Nesta época, Kelly era questionado por não obter resultados significativos em competições de ondas grandes. Laird Hamilton, adepto do freesurf e especialista no town-in, era frequentemente apontado como superior a Kelly por enfrentar ondas de 30 pés (cerca de 10 metros). Porém, com a vitória, Kelly mostrou que, mesmo sem se dedicar exclusivamente às ondas gigantes, poderia estar entre os melhores também nestas condições.
Entre os seus adversários, unanimidade. Enfrentar o americano é certeza de que é preciso surfar mais do que noutros heats para vencer. "Dá um frio na barriga, afinal é o Kelly Slater. Quando entro contra ele, sei que vou ter que surfar muito, arriscar mais nas manobras, mas eu só tenho que aprender com ele em cada heat", disse Heitor Alves, brasileiro do WCT.
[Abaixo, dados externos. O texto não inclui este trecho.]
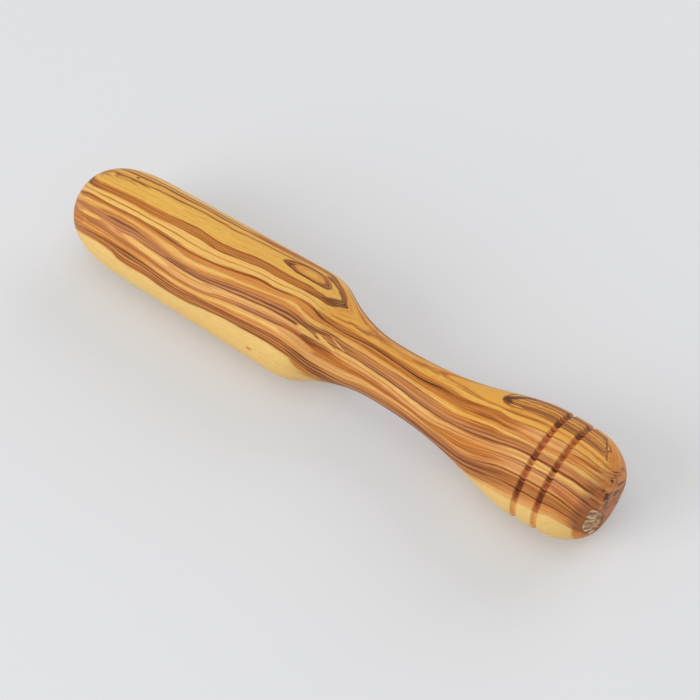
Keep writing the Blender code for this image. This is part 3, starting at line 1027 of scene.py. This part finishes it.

Pode-se falar de favorecimento dos juízes, tentar diminuir os seus feitos ou alegar que o seu lado celebridade atrai mais atenção do que qualquer outro surfista do mundo. Mas o facto é que, enquanto Slater estiver num heat, o seu adversário precisará de notas acima da média para tentar, pelo menos, igualar a pontuação.